▶ Requirement: Output the lines that follow exactly as they are.

▶ Data:
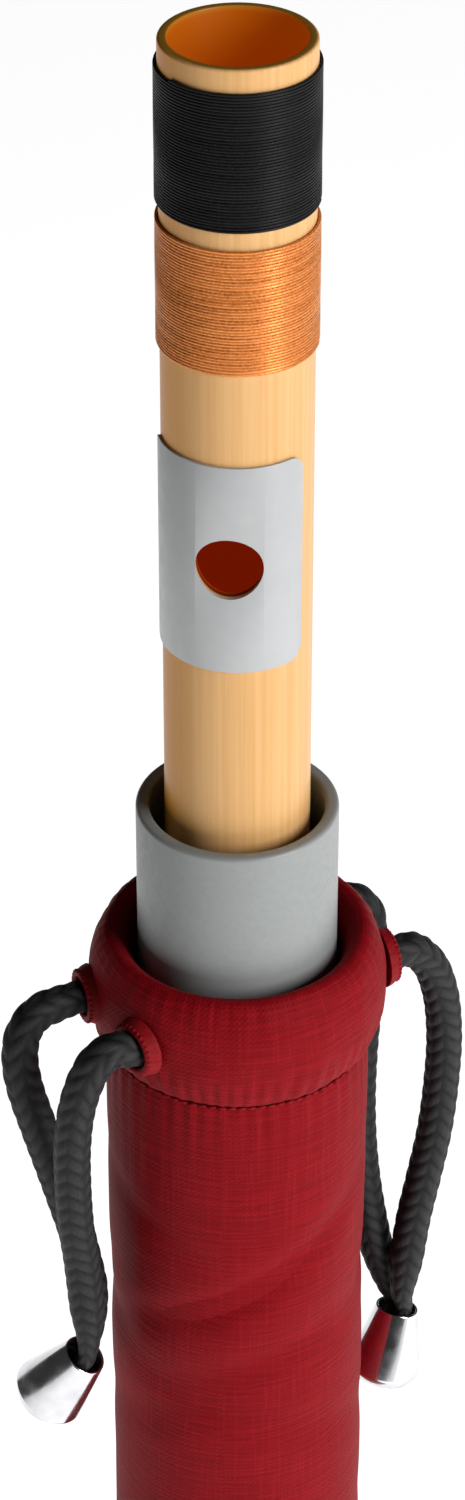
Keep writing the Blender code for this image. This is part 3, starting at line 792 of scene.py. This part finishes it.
# %% The cane
CANE_RADIUS = FLUTE_HIGH[0]
EDGE = 0.45 * MM
BORE_EDGE = 0.25 * MM
WALL_STEP = 8 * MM
PLATE_LOW, PLATE_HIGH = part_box("lip_plate")
HOLE_BELOW_PLATE_TOP = 18.2 * MM
HOLE_HEIGHT = PLATE_HIGH[2] - HOLE_BELOW_PLATE_TOP
HOLE_RADIUS = 5.4 * MM
FINGER_RADIUS = 4.75 * MM
SEMITONES = (2, 4, 5, 7, 9, 11)
FOOT_END = 0.6 * BORE_RADIUS
BLOWING_END = 36.0 * MM
FINGER_END = 12.0 * MM
AIR_COLUMN = HOLE_HEIGHT - FOOT + FOOT_END + BLOWING_END
FINGER_HEIGHTS = [
    HOLE_HEIGHT - (AIR_COLUMN * 2 ** (-semitones / 12) - BLOWING_END - FINGER_END) for semitones in SEMITONES
]

cane_outline = arc(CANE_RADIUS - EDGE, CROWN - EDGE, EDGE, 90, 0)
cane_outline += stations(CANE_RADIUS, CROWN - EDGE, FOOT + EDGE, WALL_STEP)
cane_outline += arc(CANE_RADIUS - EDGE, FOOT + EDGE, EDGE, 0, -90)
cane_outline.append((BORE_RADIUS, FOOT))
cane_outline += stations(BORE_RADIUS, FOOT, CROWN, WALL_STEP)
cane_outline += arc(BORE_RADIUS + BORE_EDGE, CROWN - BORE_EDGE, BORE_EDGE, 180, 90)
cane = turned("cane", cane_outline, BAMBOO, 128)
blowing_cutter = drill("blowing_cutter", HOLE_RADIUS, [HOLE_HEIGHT])
finger_cutter = drill("finger_cutter", FINGER_RADIUS, FINGER_HEIGHTS)
cut(cane, blowing_cutter)
cut(cane, finger_cutter)
bpy.data.objects.remove(finger_cutter)
dress(cane, "flute", "bamboo", "flute_tube")
print("finger holes at", [round(height * 1000, 1) for height in FINGER_HEIGHTS])

# %% [markdown]
# The lip plate is cut flat with round corners and then rolled on the cane.
# Slicing it before the roll gives the bend enough faces. Its edge gets a
# small bevel, so that it catches a line of light.

# %% The lip plate
PLATE_LEFT = math.radians(-85.5)
PLATE_RIGHT = math.radians(60.5)
PLATE_CORNER = 3.0 * MM
PLATE_INNER = CANE_RADIUS + 0.02 * MM
PLATE_OUTER = CANE_RADIUS + 0.5 * MM
PLATE_SLICES = 72
PLATE_BEVEL = 0.12 * MM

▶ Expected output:
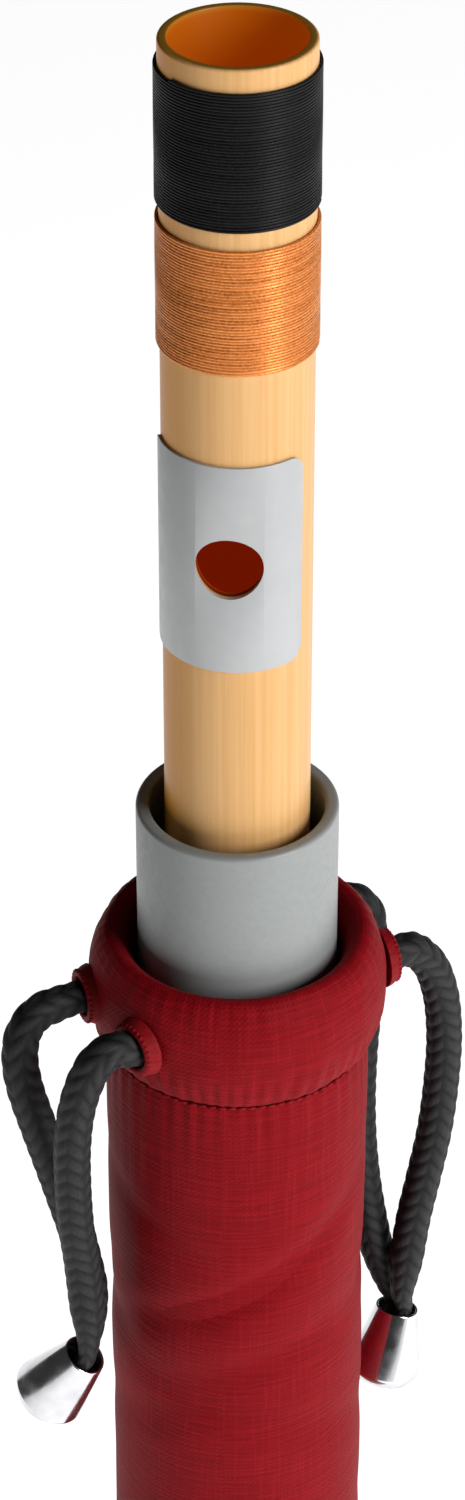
Keep writing the Blender code for this image. This is part 3, starting at line 792 of scene.py. This part finishes it.
# %% The cane
CANE_RADIUS = FLUTE_HIGH[0]
EDGE = 0.45 * MM
BORE_EDGE = 0.25 * MM
WALL_STEP = 8 * MM
PLATE_LOW, PLATE_HIGH = part_box("lip_plate")
HOLE_BELOW_PLATE_TOP = 18.2 * MM
HOLE_HEIGHT = PLATE_HIGH[2] - HOLE_BELOW_PLATE_TOP
HOLE_RADIUS = 5.4 * MM
FINGER_RADIUS = 4.75 * MM
SEMITONES = (2, 4, 5, 7, 9, 11)
FOOT_END = 0.6 * BORE_RADIUS
BLOWING_END = 36.0 * MM
FINGER_END = 12.0 * MM
AIR_COLUMN = HOLE_HEIGHT - FOOT + FOOT_END + BLOWING_END
FINGER_HEIGHTS = [
    HOLE_HEIGHT - (AIR_COLUMN * 2 ** (-semitones / 12) - BLOWING_END - FINGER_END) for semitones in SEMITONES
]

cane_outline = arc(CANE_RADIUS - EDGE, CROWN - EDGE, EDGE, 90, 0)
cane_outline += stations(CANE_RADIUS, CROWN - EDGE, FOOT + EDGE, WALL_STEP)
cane_outline += arc(CANE_RADIUS - EDGE, FOOT + EDGE, EDGE, 0, -90)
cane_outline.append((BORE_RADIUS, FOOT))
cane_outline += stations(BORE_RADIUS, FOOT, CROWN, WALL_STEP)
cane_outline += arc(BORE_RADIUS + BORE_EDGE, CROWN - BORE_EDGE, BORE_EDGE, 180, 90)
cane = turned("cane", cane_outline, BAMBOO, 128)
blowing_cutter = drill("blowing_cutter", HOLE_RADIUS, [HOLE_HEIGHT])
finger_cutter = drill("finger_cutter", FINGER_RADIUS, FINGER_HEIGHTS)
cut(cane, blowing_cutter)
cut(cane, finger_cutter)
bpy.data.objects.remove(finger_cutter)
dress(cane, "flute", "bamboo", "flute_tube")
print("finger holes at", [round(height * 1000, 1) for height in FINGER_HEIGHTS])

# %% [markdown]
# The lip plate is cut flat with round corners and then rolled on the cane.
# Slicing it before the roll gives the bend enough faces. Its edge gets a
# small bevel, so that it catches a line of light.

# %% The lip plate
PLATE_LEFT = math.radians(-85.5)
PLATE_RIGHT = math.radians(60.5)
PLATE_CORNER = 3.0 * MM
PLATE_INNER = CANE_RADIUS + 0.02 * MM
PLATE_OUTER = CANE_RADIUS + 0.5 * MM
PLATE_SLICES = 72
PLATE_BEVEL = 0.12 * MM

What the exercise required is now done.